Сун Фаньпин был в нашей Лючжэни человек известный. Слава о его потрясающем броске разошлась по всем дворам, и когда он представился директору фабрики, то тот, не дав ему договорить, махнул рукой и сказал, что знает, кто он — тот самый игрок, забросивший мяч в корзину. Потом они уж говорили, как старые друзья, и проболтали больше часу, так что Сун Фаньпин чуть было не забыл, что жена дожидается его у двери. Ли Лань снаружи заслушалась их разговором. Потом, через много лет, вспоминая о своем муже, она с чувством говорила:
— Такой красноречивый!
Когда директор с Сун Фаньпином вышли наружу, то директор не только согласился отпустить Ли Лань лечиться в Шанхай, но и сказал ей, чтоб в Шанхае она ни о чем не беспокоилась, лечилась как следует, а если будут какие проблемы, чтоб обращалась на фабрику, там все помогут устроить.

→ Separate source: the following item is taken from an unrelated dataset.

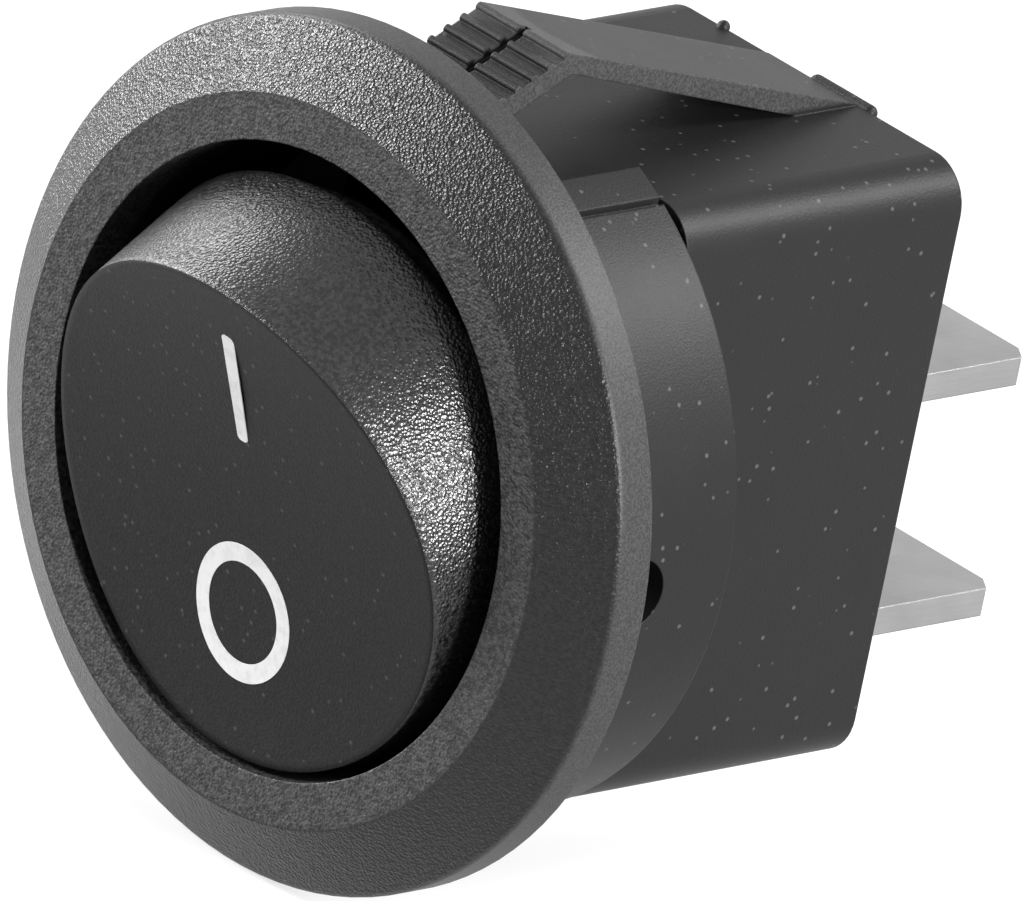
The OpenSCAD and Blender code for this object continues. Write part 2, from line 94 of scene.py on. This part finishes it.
# ---------------------------------------------------------------- materials
class Shader:
    """A node material under construction, with short calls for the nodes used here."""

    def __init__(self, name):
        self.material = bpy.data.materials.new(name)
        self.material.use_nodes = True
        self.tree = self.material.node_tree
        self.bsdf = self.tree.nodes["Principled BSDF"]
        self.place = self.node("ShaderNodeTexCoord").outputs["Object"]

    def node(self, kind, **settings):
        made = self.tree.nodes.new(kind)
        for key, value in settings.items():
            setattr(made, key, value)
        return made

    def link(self, source, target):
        self.tree.links.new(source, target)

    def feed(self, socket, value):
        """Put a number or colour on the socket itself, or link an output to it."""
        if isinstance(value, (int, float, tuple)):
            socket.default_value = value
        else:
            self.link(value, socket)

    def noise(self, scale, detail=3.0, roughness=0.5, place=None):
        made = self.node("ShaderNodeTexNoise")
        made.inputs["Scale"].default_value = scale
        made.inputs["Detail"].default_value = detail
        made.inputs["Roughness"].default_value = roughness
        self.link(place or self.place, made.inputs["Vector"])
        return made.outputs["Fac"]

    def cells(self, scale):
        """Distance to the nearest of many scattered points."""
        made = self.node("ShaderNodeTexVoronoi")
        made.inputs["Scale"].default_value = scale
        self.link(self.place, made.inputs["Vector"])
        return made.outputs["Distance"]

    def math(self, operation, a, b=0.0):
        made = self.node("ShaderNodeMath", operation=operation)
        self.feed(made.inputs[0], a)
        self.feed(made.inputs[1], b)
        return made.outputs[0]

    def product(self, first, *others):
        for other in others:
            first = self.math("MULTIPLY", first, other)
        return first

    def ramp(self, value, start, end):
        """0 at start and before, 1 at end and beyond, smooth between."""
        made = self.node("ShaderNodeMapRange", interpolation_type="SMOOTHSTEP")
        made.inputs["From Min"].default_value = start
        made.inputs["From Max"].default_value = end
        self.link(value, made.inputs["Value"])
        return made.outputs[0]

    def above(self, value, edge):
        """1 beyond the edge, which is a pair of a lower and an upper limit."""
        return self.ramp(value, edge[0], edge[1])

    def below(self, value, edge):
        return self.ramp(value, edge[1], edge[0])

    def blend(self, factor, a, b, kind):
        made = self.node("ShaderNodeMix", data_type=kind)
        self.feed(made.inputs["Factor"], factor)
        self.feed(made.inputs["A"], a)
        self.feed(made.inputs["B"], b)
        return made.outputs["Result"]

    def mix(self, factor, a, b):
        return self.blend(factor, a, b, "RGBA")

    def mix_value(self, factor, a, b):
        return self.blend(factor, a, b, "FLOAT")

    def axes(self):
        made = self.node("ShaderNodeSeparateXYZ")
        self.link(self.place, made.inputs[0])
        return made.outputs

    def bump(self, height, distance, strength, normal=None):
        made = self.node("ShaderNodeBump")
        self.feed(made.inputs["Strength"], strength)
        made.inputs["Distance"].default_value = distance
        self.link(height, made.inputs["Height"])
        if normal is not None:
            self.link(normal, made.inputs["Normal"])
        return made.outputs["Normal"]

    def bevel(self, radius):
        made = self.node("ShaderNodeBevel", samples=6)
        made.inputs["Radius"].default_value = radius
        return made.outputs["Normal"]

    def set(self, **values):
        for name, value in values.items():
            self.feed(self.bsdf.inputs[name.replace("_", " ")], value)


def grey(value, warm=0.0):
    """A near-neutral colour, linear."""
    return (value * (1 + warm), value, value * (1 - warm), 1.0)


def give(name, shader):
    """Put one material on a CAD node."""
    mesh = nodes[name].data
    mesh.materials.clear()
    mesh.materials.append(shader.material)
    for polygon in mesh.polygons:
        polygon.material_index = 0


# Grains and specks, in cells per metre.
GRAIN = 7500          # spark-eroded grain
PITS = 11000          # round pits of the eroded grain
FINE = 15000          # fine matte grain
DUST = 1900           # light specks on the housing
FACE_DUST = 2200      # light specks on the rocker's face
CLOUD = 420           # slow unevenness of the housing

# Bump heights in metres.
GRAIN_DEPTH = 0.12 * MM
PIT_DEPTH = 0.10 * MM
FINE_DEPTH = 0.04 * MM

# A black finish: grey in the pits and on the peaks of its grain, roughness and specular level.
Finish = namedtuple("Finish", "pits peaks roughness gloss")
RING = Finish(0.010, 0.05, 0.45, 0.25)
BEVEL = Finish(0.002, 0.008, 0.25, 0.33)
ROCKER_SIDE = Finish(0.003, 0.018, 0.26, 0.5)
ROCKER_FACE = Finish(0.003, 0.012, 0.46, 0.15)
BODY_GLOSS = 0.18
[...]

Потом Сун Фаньпин, вооружившись красноречием, так поразившим Ли Лань, отправился в больницу и, действуя по заведенной схеме, принялся болтать с молодым врачом о чем придется. Сун Фаньпин знал все обо всем, и их разговор переходил с одной темы на другую, но они всегда сходились к единому мнению. Они говорили увлеченно, брызгая слюной во все стороны. Ли Лань сидела рядом и слушала их, застыв от изумления. Она забыла о собственной боли и радостно глядела на Сун Фаньпина. Ли Лань и подумать не могла, что мужчина, с которым она прожила больше года, окажется таким талантливым. Когда они получили документы, молодой врач, не наговорившись, проводил их до ворот и пожал Сун Фаньпину на прощание руку. Он сказал, что встретил родственную душу и непременно зайдет как-нибудь вечером с бутылочкой шаосинского и парой закусок попроще поговорить, да не просто поговорить, а выговорить все, что накипело.